Recessions and pandemics should not deter you from investing in hospitality real estate. These assets are designed to weather market cycles, transfer across generations, or change hands through transactions. They offer resilience during downturns and flexibility during market recoveries.
8- Leverage alternative debt, co-investments, subsidies, and incentives.
Debt has been a cost-effective option in many markets. However, with that changing with recent hikes in interest rates, venture out to alternative debt options, other forms of equity, and co-investment opportunities, in addition to subsidies, loans, and incentives (where they exist) provided by governments and funds to stimulate investment in tourism projects. These benefits may disappear once the market rebounds.
9- Invest responsibly.
As sustainability gains prominence, acquiring certifications like Green Key and LEED has become essential for hotels. These benchmarks not only symbolize environmental commitment but also resonate with the values of modern travelers. Green Key showcases a hotel's dedication to eco-friendly practices, while LEED ensures energy efficiency and reduced carbon footprints. Beyond certifications, sustainable investments lead to decreased operational costs due to reduced resource usage. But sustainability isn’t solely about the environment. It's also about a hotel's relationship with its community and its role in charitable endeavors. In a world where travelers prioritize eco-conscious choices, investing responsibly isn’t just ethical—it’s smart business.
10- Select the right operator.
Your decision should not just be based on the size of the hotel group, the fee structure, or attractive promises. It's about the brand's fit for the specific market and location and choosing a partner to optimize your real estate's value. The recent pandemic underscored guests' reliance on a brand reputation for assurance of operational standards and hygiene protocols, highlighting the benefits that come with internationally recognized brands.

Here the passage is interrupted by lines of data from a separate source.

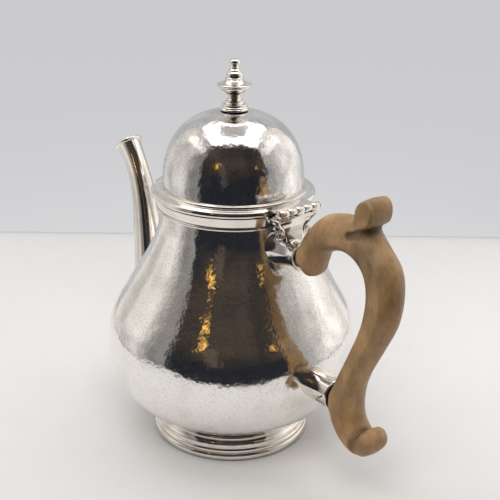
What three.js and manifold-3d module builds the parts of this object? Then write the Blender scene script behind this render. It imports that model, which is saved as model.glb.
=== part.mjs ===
// A pear-shaped silver coffee pot: domed lid on a five-knuckle hinge, curved spout and a scrolled
// wooden handle held in two silver sockets. Millimetres, +Z up. The handle points to +X and the
// spout to -X; the pot is its own mirror image across Y = 0.
import * as THREE from 'three';
import { mergeVertices } from 'three/addons/utils/BufferGeometryUtils.js';
import Module from 'manifold-3d';

const wasm = await Module();
wasm.setup();

// ---- driving dimensions --------------------------------------------------------------------
const GAP = 0.3; // air left between neighbouring pieces
const BELLY_RADIUS = 64;
const BELLY_HEIGHT = 50.9; // of the widest circle
const BODY_WALL = 1.2;
const RIM_TOP = 130.1; // top of the body and of its rim moulding
const NECK_RADIUS = 36.7; // outside of the neck, under the rim moulding
const FLANGE_TOP = 134.9;
const FLANGE_RADIUS = 41.1;
const DOME_RADIUS = 35.2;
const DOME_TOP = 172.5;
const DOME_WALL = 1.1;
const POT_HEIGHT = 197.2;
const HANDLE_WIDTH = 17; // along Y
const HANDLE_BEVEL = 3;

const HINGE_X = 48.5;
const HINGE_Z = 134.6;
const KNUCKLE_RADIUS = 1.75;
const KNUCKLE_LENGTH = 4.5;
const KNUCKLE_PITCH = KNUCKLE_LENGTH + GAP;
const KNUCKLE_COUNT = 5;
const HINGE_HALF = (KNUCKLE_COUNT * KNUCKLE_LENGTH + (KNUCKLE_COUNT - 1) * GAP) / 2;
const PIN_RADIUS = 0.8;
const PIN_BORE = PIN_RADIUS + GAP;

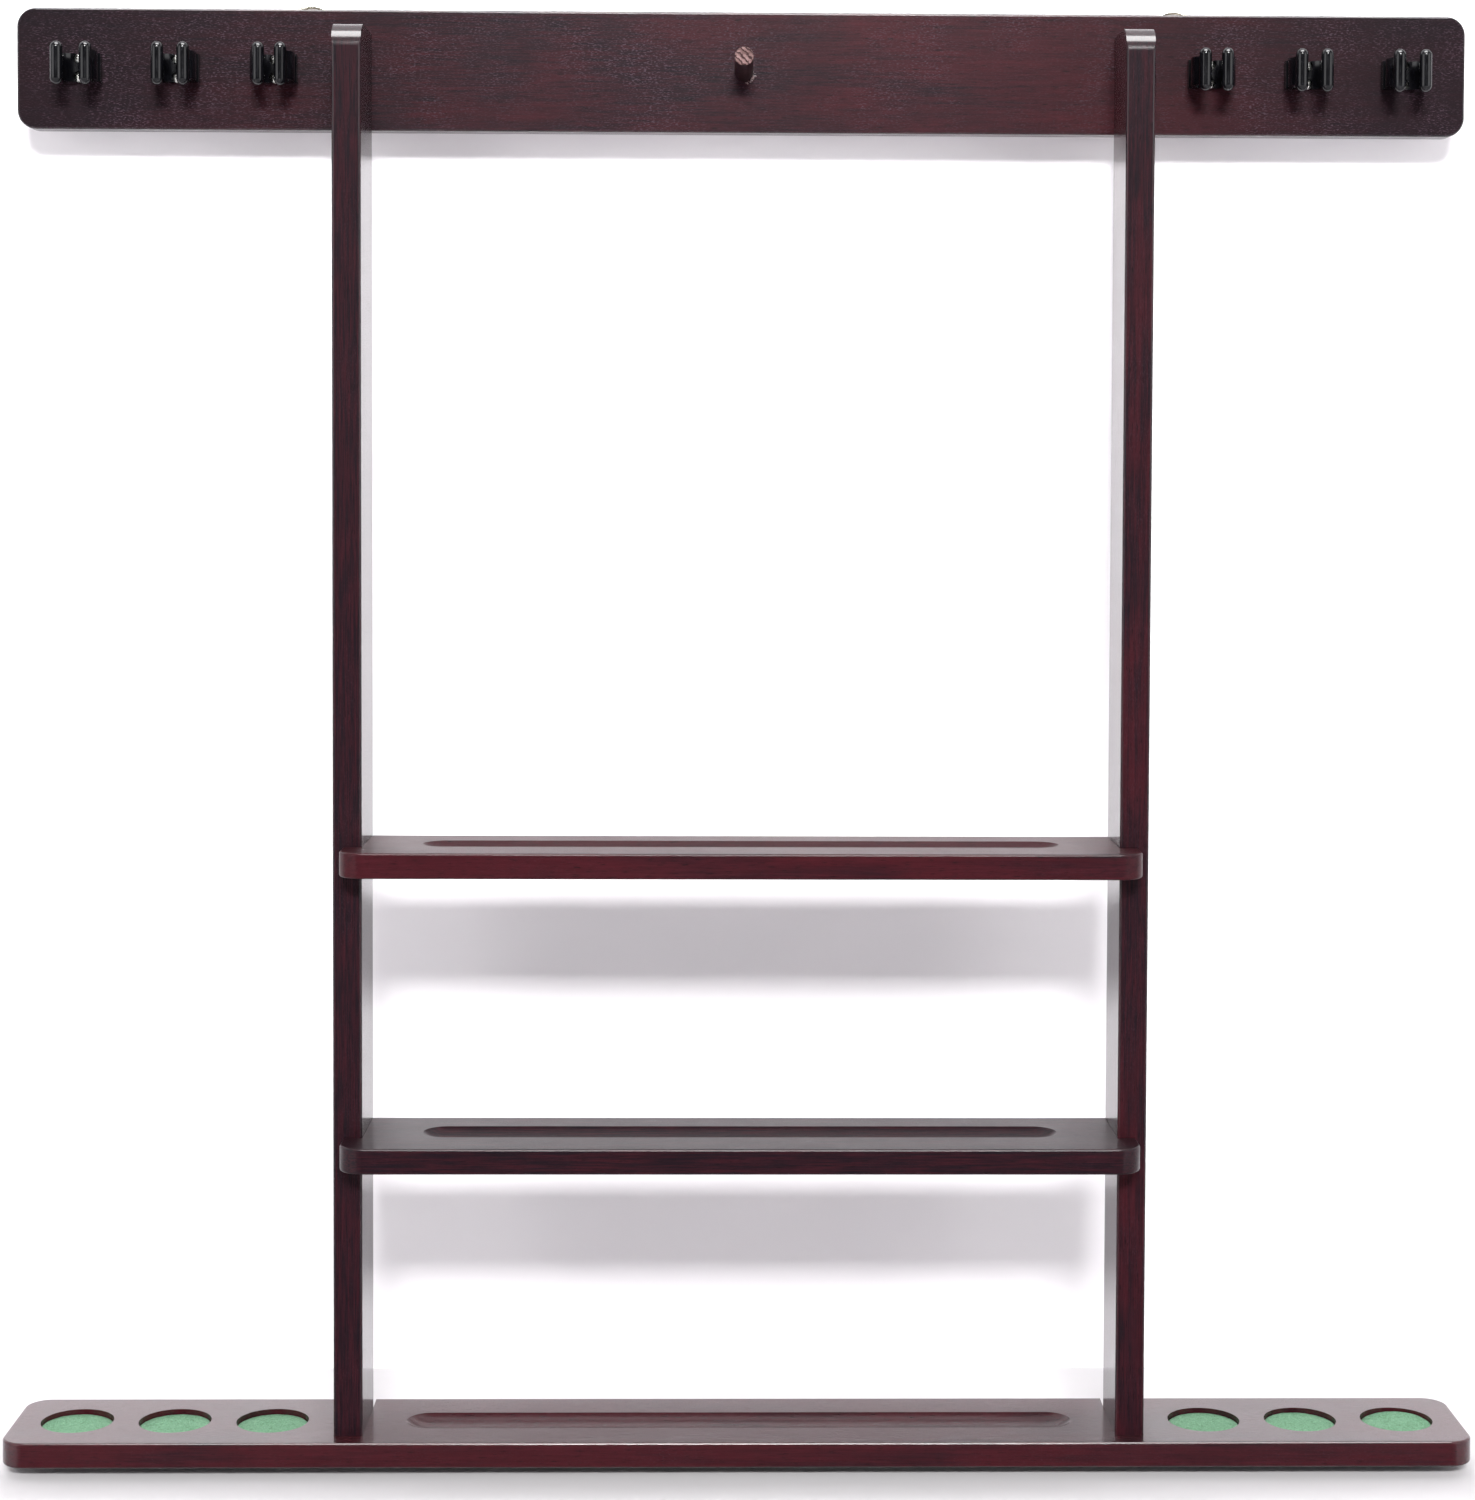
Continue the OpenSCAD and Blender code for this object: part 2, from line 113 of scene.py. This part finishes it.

As we look to the future, these guiding principles can help investors navigate the opportunities and challenges inherent in the dynamic and ever-evolving world of hospitality real estate.
11- Consider Resort Investments.
Resorts offer unique investment opportunities that city hotels may not provide while catering to the strong leisure market which has proven resilient post-pandemic. They cater to a different kind of traveler, often looking for a complete experience in one place: accommodation, dining, entertainment, and recreational activities. Well-placed and well-managed resorts can yield significant returns as demand is expected to remain strong. However, keep in mind that these types of investments often require higher initial capital and ongoing maintenance costs, and they can be affected more heavily by seasonality and changes in travel trends.
12- Keep an Eye on Inflation.
Inflation can significantly impact the value of investments, returns, and even the purchasing power of your potential customers. In an inflationary environment, operational costs such as wages, utilities, and food supplies can increase, thus affecting your bottom line. This is particularly relevant in recent years as we face increased construction costs and a talent shortage which investors and hotel companies continuously find solutions to with clustering, shared services, creativity, and innovation.
13- Be Aware of Construction Costs.
Construction costs are a crucial factor in new builds and renovations. They can fluctuate significantly based on various factors, including the cost of materials, labor, regulatory compliance, and even geopolitical issues. It's crucial to have a thorough understanding of these costs and to budget for potential overruns. When these costs are managed well, they can significantly affect the profitability and return on your investment.
14- Monitor Interest Rates.
Like inflation, recent hikes in interest rates are leading to a major impact on both the cost of capital for new projects and the attractiveness of real estate as an investment class. Investors with the healthiest balance sheets, equity propositions, creative conversion opportunities and bold exit strategies are the ones that are being able to stand out versus investors mostly reliant on debt. The current investment landscape will highlight who the solid investors are.